ICF is a technique that has been in development for several decades but advances in technology and research are enabling higher yield fusion reactions. The technique enables nuclear fusion by compressing and heating targets filled with a mixture of deuterium (2H) and tritium (3H). To compress and heat the fuel, energy is deposited in the outer layer of the target using high energy lasers. The beams heat the outer layer, which explodes outward, producing a reaction force against the remainder of the target, which accelerates it inwards, compressing the fuel.
This process creates shock waves that travel inward through the target. Sufficiently powerful shock waves can compress and heat the fuel at the centre, creating a fusion reaction in the process.
In the case of ICF or other practical applications of nuclear fusion, deuterium and tritium isotopes of hydrogen are the fuel for nuclear fusion and the end product is helium.
The helium nucleus weighs less than the initial components and this disparity produces a huge amount of energy. This difference in mass arises due to the difference in nuclear binding energy between the nuclei before and after the reaction.
‘The exothermic energy release, via a fusion reaction, is enormous – 3.3 x 10^11 joules per gram. So a single gram of fusion fuel is equivalent to about 100 barrels of oil. And that is the potential of fusion energy if we can make it work,’ stressed Dr Ma. ‘Fusion energy is attractive for other reasons as well. First of all, it's very safe… In order to initiate fusion, what you have to do is first put a lot of energy into your system,’ Dr Ma continued. ‘So if you ever want to stop a fusion reaction, you just cut off your initial energy source.’
NIF is the world’s most precise and reproducible laser system. It precisely guides, amplifies, reflects, and focuses 192 powerful laser beams into a target about the size of a pencil eraser in a few billionths of a second, delivering more than 2 million joules of ultraviolet energy and 500 trillion watts of peak power. The resulting laser beam NIF is the world’s most precise and reproducible laser system.
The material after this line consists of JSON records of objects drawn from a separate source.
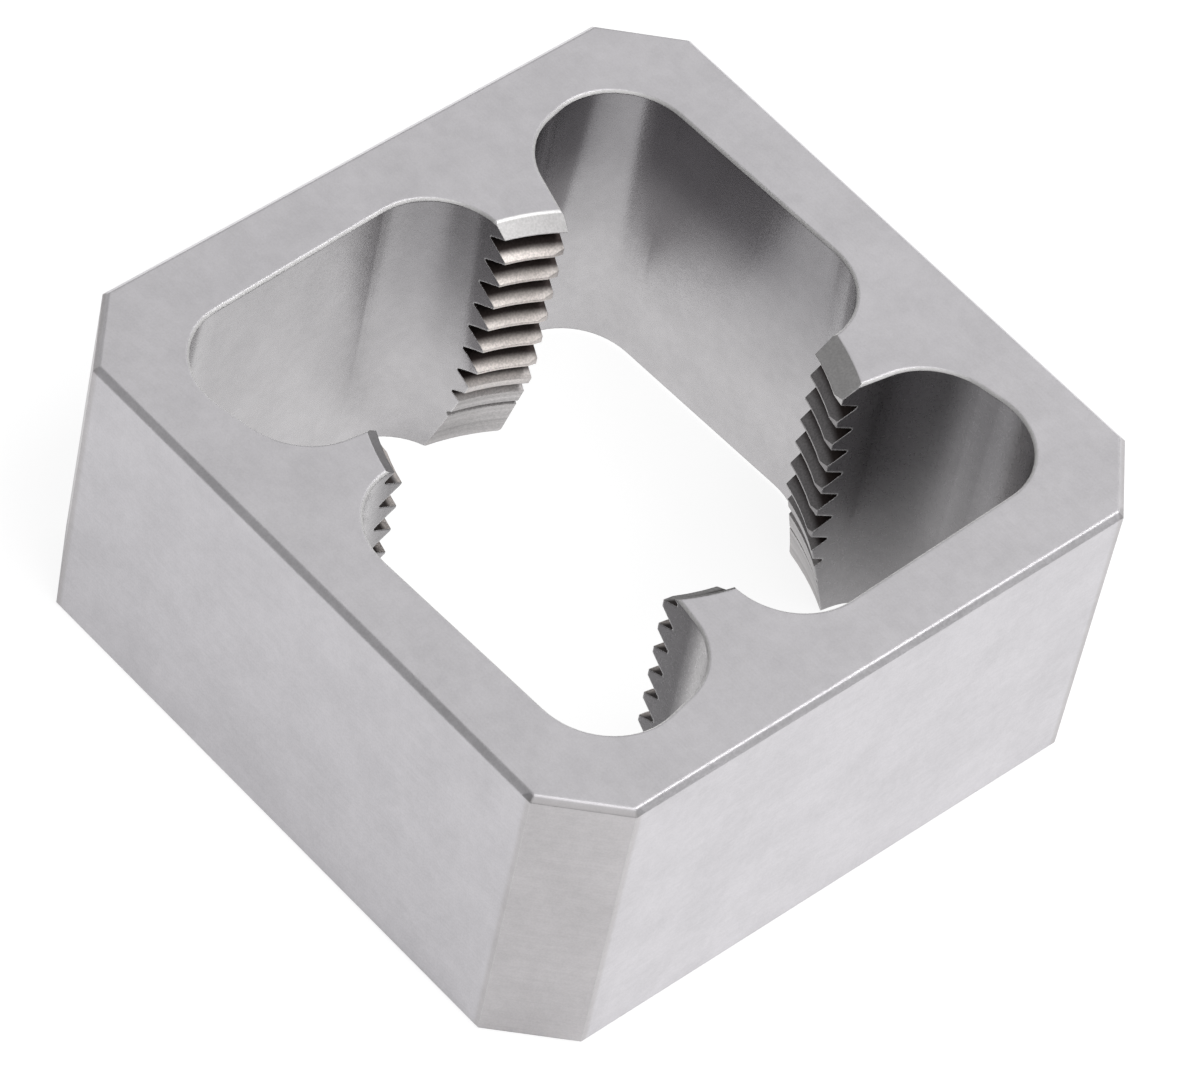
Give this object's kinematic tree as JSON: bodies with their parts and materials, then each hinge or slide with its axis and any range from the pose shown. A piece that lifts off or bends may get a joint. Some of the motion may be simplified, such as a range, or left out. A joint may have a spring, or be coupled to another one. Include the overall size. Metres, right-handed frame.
{
  "type": "solid pipe die",
  "caption": "Square solid pipe threading die with chip pockets right through it and tapered thread teeth on the lands between them.",
  "frame": {"origin": "centre of the bottom face, where the thread's axis leaves it", "axes": "+Z along the thread's axis, from the throat where the pipe enters to the top face; +X and +Y square to two of the side faces"},
  "size_m": [0.0508, 0.0508, 0.0235],
  "materials": {
    "ground_steel": "satin ground steel"
  },
  "bodies": {
    "root": {"die": "ground_steel"}
  },
  "joints": []
}
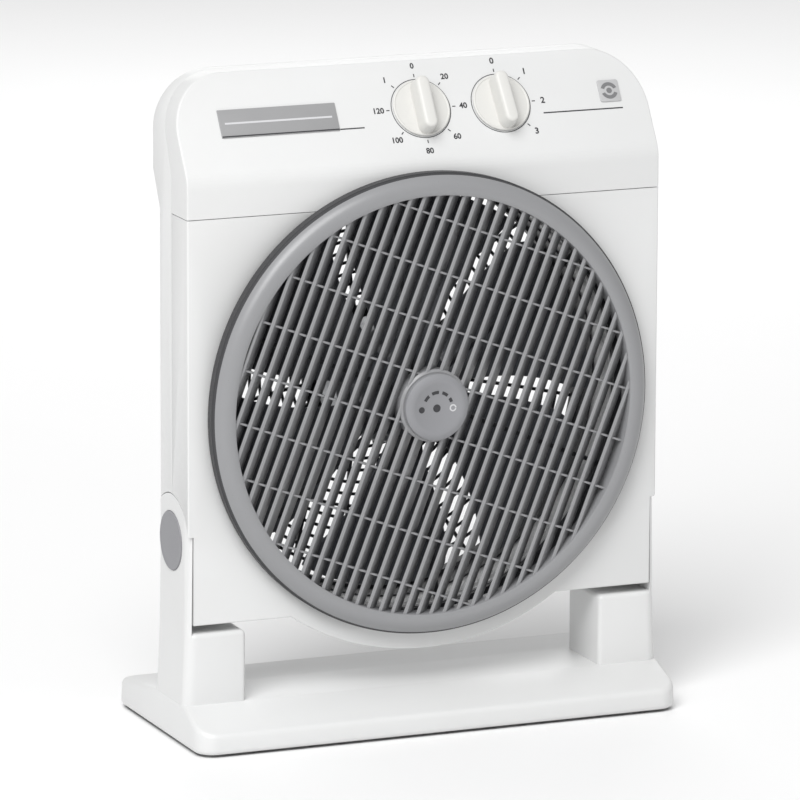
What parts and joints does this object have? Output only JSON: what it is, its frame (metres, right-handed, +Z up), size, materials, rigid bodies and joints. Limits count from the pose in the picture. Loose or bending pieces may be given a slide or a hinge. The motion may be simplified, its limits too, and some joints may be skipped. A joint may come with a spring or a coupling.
{
  "type": "box fan",
  "caption": "Upright box fan with a round revolving louvre grille, a sloping panel with two turning knobs, and a body that tilts between the arms of its stand.",
  "frame": {"origin": "middle of the stand's footprint, on the floor that it stands on", "axes": "+Z up, -Y out of the front grille, +X to the right of someone who faces the grille"},
  "size_m": [0.359, 0.17, 0.4692],
  "materials": {
    "white_housing": "satin moulded plastic",
    "cream_knob": "satin moulded plastic",
    "grey_grille": "satin grey plastic",
    "grey_cap": "satin grey plastic",
    "grey_plate": "printed plate",
    "dark_plastic": "dark grey plastic",
    "rotor_plastic": "translucent-looking grey plastic",
    "foot_rubber": "soft rubber",
    "screw_steel": "zinc plated steel",
    "zinc_shield": "cast and tumbled",
    "lamination_steel": "varnished laminations",
    "coil_copper": "varnished copper winding",
    "bearing_bronze": "sintered bronze",
    "brown_phenolic": "moulded phenolic",
    "capacitor_white": "moulded case",
    "lead_rubber": "black sheathed lead"
  },
  "bodies": {
    "stand": {"stand": "white_housing", "foot_pad_1": "foot_rubber", "foot_pad_2": "foot_rubber", "foot_pad_3": "foot_rubber", "foot_pad_4": "foot_rubber", "pivot_cap_left": "grey_cap", "pivot_cap_right": "grey_cap"},
    "tilting_body": {"front_housing": "white_housing", "control_panel": "white_housing", "rear_housing": "white_housing", "pivot_bush_left": "dark_plastic", "pivot_bush_right": "dark_plastic", "front_guard": "dark_plastic", "rear_grille": "dark_plastic", "cord_inlet_bush": "dark_plastic", "motor_front_shield": "zinc_shield", "motor_rear_shield": "zinc_shield", "bearing_front": "bearing_bronze", "bearing_rear": "bearing_bronze", "stator_core": "lamination_steel", "stator_coil_front": "coil_copper", "stator_coil_rear": "coil_copper", "timer_mechanism": "brown_phenolic", "speed_switch": "brown_phenolic", "name_plate": "grey_plate", "mark_plate": "grey_plate", "run_capacitor": "capacitor_white", "motor_lead": "lead_rubber", "housing_screw_1": "screw_steel", "housing_screw_2": "screw_steel", "housing_screw_3": "screw_steel", "housing_screw_4": "screw_steel", "head_screw_1": "screw_steel", "head_screw_2": "screw_steel", "grille_screw_1": "screw_steel", "grille_screw_2": "screw_steel", "grille_screw_3": "screw_steel", "grille_screw_4": "screw_steel", "motor_screw_1": "screw_steel", "motor_screw_2": "screw_steel", "motor_screw_3": "screw_steel", "motor_screw_4": "screw_steel", "pivot_screw_left": "screw_steel", "pivot_screw_right": "screw_steel"},
    "revolving_grille": {"louvre_grille": "grey_grille", "grille_bush": "bearing_bronze"},
    "lock_knob": {"grille_lock_knob": "grey_grille"},
    "rotor": {"rotor": "rotor_plastic", "rotor_nut": "dark_plastic", "motor_shaft": "screw_steel", "armature": "lamination_steel"},
    "timer_control": {"timer_knob": "cream_knob", "timer_spindle": "screw_steel"},
    "speed_control": {"speed_knob": "cream_knob", "speed_spindle": "screw_steel"}
  },
  "joints": [
    {"name": "body_tilt", "type": "hinge", "parent": "stand", "child": "tilting_body", "pos_m": [0, -0.016, 0.1414], "axis": [-1, 0, 0], "range_deg": [0, 20]},
    {"name": "grille_spin", "type": "hinge", "parent": "tilting_body", "child": "revolving_grille", "pos_m": [0, -0.06, 0.2334], "axis": [0, -1, 0], "continuous": true},
    {"name": "lock_knob_turn", "type": "hinge", "parent": "revolving_grille", "child": "lock_knob", "pos_m": [0, -0.07, 0.2334], "axis": [0, 1, 0], "range_deg": [0, 60]},
    {"name": "rotor_spin", "type": "hinge", "parent": "tilting_body", "child": "rotor", "pos_m": [0, 0, 0.2334], "axis": [0, 1, 0], "continuous": true},
    {"name": "timer_turn", "type": "hinge", "parent": "tilting_body", "child": "timer_control", "pos_m": [0.0052, -0.02621, 0.43787], "axis": [0, 0.848, -0.5299], "range_deg": [-45, 270]},
    {"name": "speed_turn", "type": "hinge", "parent": "tilting_body", "child": "speed_control", "pos_m": [0.066, -0.02621, 0.43787], "axis": [0, 0.848, -0.5299], "range_deg": [0, 135]}
  ]
}
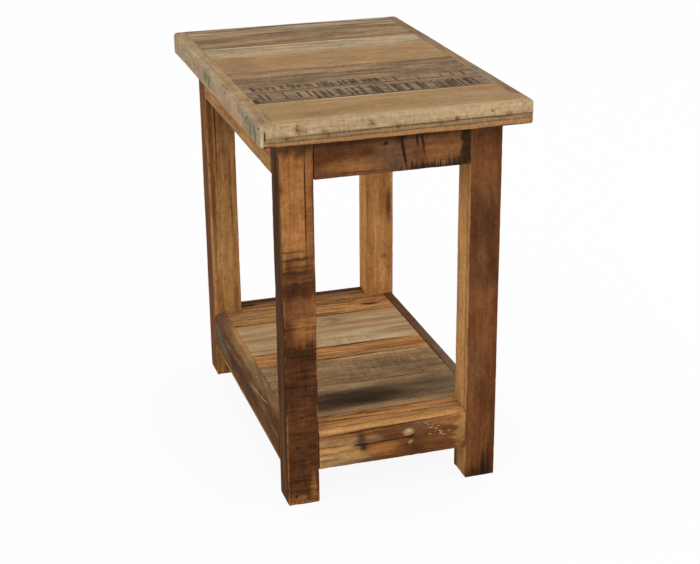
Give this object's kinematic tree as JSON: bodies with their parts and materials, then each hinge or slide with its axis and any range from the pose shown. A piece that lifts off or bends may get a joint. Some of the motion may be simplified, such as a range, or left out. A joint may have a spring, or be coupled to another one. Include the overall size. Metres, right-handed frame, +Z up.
{
  "type": "side table",
  "caption": "Rustic side table of reclaimed boards: thick plank top, square legs, aprons and a plank shelf near the floor.",
  "frame": {"origin": "middle of the table's outline, on the floor under the feet", "axes": "+X to the right along the narrow side, +Y from the front to the back along the deep side, +Z up"},
  "size_m": [0.4, 0.61, 0.61],
  "materials": {
    "leg_wood": "waxed old timber, saw marks, dark stains",
    "apron_wood": "waxed old timber, black edge stains",
    "rail_wood": "waxed old timber, knots and paint flecks",
    "umber_board": "waxed, weathered brown grain with a soft stain",
    "brown_board": "waxed, brown grain",
    "tan_board": "waxed, warm tan grain",
    "pale_board": "waxed, pale tan grain",
    "grey_board": "waxed, greyed pale grain with faint saw marks",
    "sawn_board": "rough sawn, dark kerf rows",
    "border_wood": "waxed with worn grey-green old paint on the edge",
    "inner_wood": "plain planed batten",
    "screw_steel": "zinc-plated steel"
  },
  "bodies": {
    "root": {"leg_front_left": "leg_wood", "leg_front_right": "leg_wood", "leg_back_right": "leg_wood", "leg_back_left": "leg_wood", "apron_front": "apron_wood", "rail_front": "rail_wood", "apron_right": "apron_wood", "rail_right": "rail_wood", "apron_back": "apron_wood", "rail_back": "rail_wood", "apron_left": "apron_wood", "rail_left": "rail_wood", "top_board_back": "umber_board", "top_board_2": "brown_board", "top_board_3": "pale_board", "top_board_4": "tan_board", "top_board_5": "brown_board", "top_board_6": "sawn_board", "top_board_front": "pale_board", "top_border_left": "border_wood", "top_border_right": "border_wood", "shelf_board_back": "tan_board", "shelf_board_2": "grey_board", "shelf_board_3": "tan_board", "shelf_board_4": "umber_board", "shelf_board_front": "umber_board", "shelf_strip_front": "tan_board", "shelf_strip_back": "tan_board", "top_cleat_front": "inner_wood", "shelf_cleat_front": "inner_wood", "top_cleat_right": "inner_wood", "shelf_cleat_right": "inner_wood", "top_cleat_back": "inner_wood", "shelf_cleat_back": "inner_wood", "top_cleat_left": "inner_wood", "shelf_cleat_left": "inner_wood", "top_board_screws": "screw_steel", "top_cleat_screws": "screw_steel", "shelf_board_screws": "screw_steel", "shelf_cleat_screws": "screw_steel"}
  },
  "joints": []
}
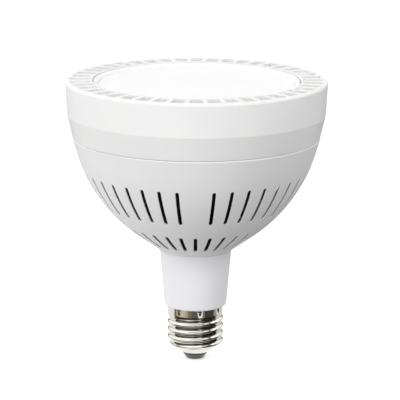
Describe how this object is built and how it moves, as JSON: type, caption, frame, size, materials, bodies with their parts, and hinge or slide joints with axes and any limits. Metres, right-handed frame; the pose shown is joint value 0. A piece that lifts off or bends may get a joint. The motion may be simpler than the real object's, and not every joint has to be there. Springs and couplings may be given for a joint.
{
  "type": "pool light bulb",
  "caption": "White reflector-shaped pool light bulb with a slotted bowl, slotted bezel, frosted flat lens, neck and screw cap.",
  "frame": {"origin": "middle of the centre contact's underside, on the lamp's axis", "axes": "+Z along the lamp's axis from the screw cap up to the lens; the blank panel between slots of the upper row faces -Y"},
  "size_m": [0.12, 0.12, 0.1334],
  "materials": {
    "casing": "satin moulded white",
    "bowl": "fine-textured moulded white",
    "lens": "frosted white diffuser",
    "gasket": "soft silicone",
    "reflector": "gloss white",
    "lamp_board": "white solder mask on aluminium",
    "lamps": "phosphor yellow",
    "pad": "grey-blue silicone",
    "heat_sink": "black anodised",
    "black_plastic": "satin black",
    "insulator": "gloss black",
    "magnet": "bonded ferrite",
    "steel": "zinc plated",
    "bronze": "sintered",
    "windings": "enamelled wire",
    "board": "green laminate",
    "ferrite": "dark ferrite and tape",
    "can": "sleeved can",
    "film": "dipped",
    "nickel": "nickel plated",
    "wire_white": "insulation",
    "wire_black": "insulation",
    "wire_red": "insulation"
  },
  "bodies": {
    "housing": {"front_bezel": "casing", "lens": "lens", "lens_gasket": "gasket", "reflector": "reflector", "thermal_pad": "pad", "led_board": "lamp_board", "led_chips": "lamps", "board_screws": "steel", "heat_sink": "heat_sink", "bezel_screws": "steel", "fan_frame": "black_plastic", "fan_bearing": "bronze", "fan_stator": "windings", "fan_screws": "steel", "rear_cover": "bowl", "neck_sleeve": "casing", "driver_lid": "black_plastic", "driver_board": "board", "transformer": "ferrite", "bulk_capacitor": "can", "output_capacitor": "can", "film_capacitor": "film", "input_choke": "windings", "bridge_rectifier": "black_plastic", "fuse_resistor": "film", "driver_chip": "black_plastic", "screw_shell": "nickel", "cap_insulator": "insulator", "centre_contact": "nickel", "live_wire": "wire_black", "neutral_wire": "wire_white", "led_wires": "wire_red", "fan_lead": "wire_red"},
    "rotor": {"fan_rotor": "black_plastic", "rotor_magnet": "magnet", "fan_shaft": "steel"}
  },
  "joints": [
    {"name": "fan_spin", "type": "hinge", "parent": "housing", "child": "rotor", "pos_m": [0, 0, 0.0877], "axis": [0, 0, 1], "continuous": true}
  ]
}
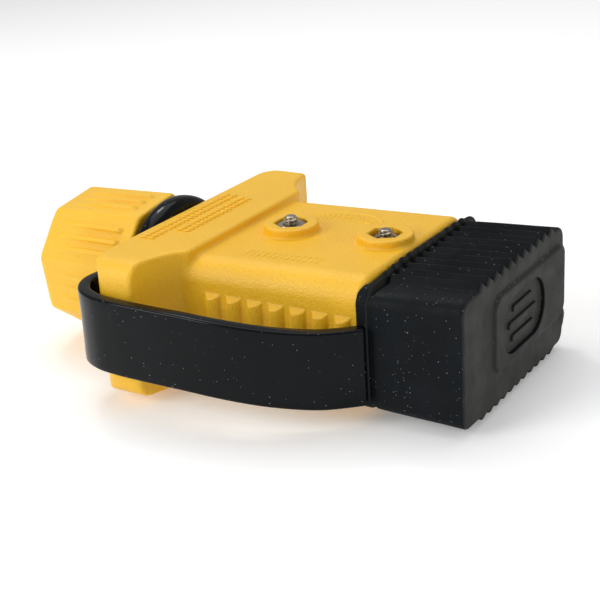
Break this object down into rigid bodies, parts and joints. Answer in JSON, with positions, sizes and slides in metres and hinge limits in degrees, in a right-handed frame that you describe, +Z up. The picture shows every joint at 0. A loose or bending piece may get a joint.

It precisely guides, amplifies, reflects, and focuses 192 powerful laser beams into a target about the size of a pencil eraser in a few billionths of a second, delivering more than 2 million joules of ultraviolet energy and 500 trillion watts of peak power.
Custom optics from Coherent Tinsley contributes to the NIF by supplying the WFLs used in the ‘Final Optics Assembly’. This is the part of the system that focuses the laser beams down onto the fusion pellet. Each WFL is a 400 mm x 400 mm sized, 7.7 m focal length, off-axis aspheric lens made from high-quality fused silica. Coherent employs a suite of computer-controlled polishing and measurement tools to achieve the extraordinary level of precision NIF demands for these components.
One of the most important considerations in making the WFL's is minimising the chance of optics damage due to absorption of the high-power laser energy. This means avoiding surface contamination at every phase of production. To achieve this impeccable finish the entire polishing process for these components is performed in cleanroom conditions. The final step for the WFL's is a dip in an acid bath to etch off the outer polished glass layer which can hide impurities or sub-surface damage that could degrade the laser’s performance.
Despite all these precautions, the enormous laser energy generated in the NIF system means that the WFL's and other optics have a finite lifetime and are replaced continuously. Coherent Tinsley delivers a steady supply of these to NIF. And, a critical requirement here is that these components don’t vary from unit to unit or overtime.
But, NIF keeps raising the power that their laser generates. So, Coherent needs to continuously improve its fabrication processes to deliver more pristine optical surfaces as the demands on the WFLs increase. ‘We're continuing to push for higher performance for the entire compression, higher laser energy and further improvements in the whole ROM and we are starting to use recurrent design for science experiments,’ stated Dr Ma.
‘The output from this implosion is by far the most powerful energetic driver that we have ever had,’ said Dr Ma. ‘Because we're in this new regime, we get new data that we've never had before and we can then use that to improve our communication capabilities. So this is a very, very exciting time for our field.’
In the future, achieving nuclear fusion could pave the way for clean energy production and energy equality that could reduce – and eventually replace – the world’s dependence on fossil fuels.
‘A large proportion of how we meet that energy demand right now is via coal, oil and natural gas. Of course, these are carbon fuel sources, leading to issues of climate change, global warming,’ said Dr Tammy Ma. ‘What about green renewables wind and solar? Today, they only constitute less than 10 per cent of our energy needs. So going forward, we really want to make sure that we look for sustainable sources of energy to meet those demands.’
Ma also noted that nuclear fusion is carbon-free and sustainable as deuterium is naturally occurring in seawater and Tritium can be produced using lithium. ‘If we can demonstrate fusion to be a viable energy source, no longer will you be reliant on foreign oil imports,’ stated Dr Ma. ‘So it contributes to our energy security and energy equality worldwide because fusion is not reliant on local environmental resources.’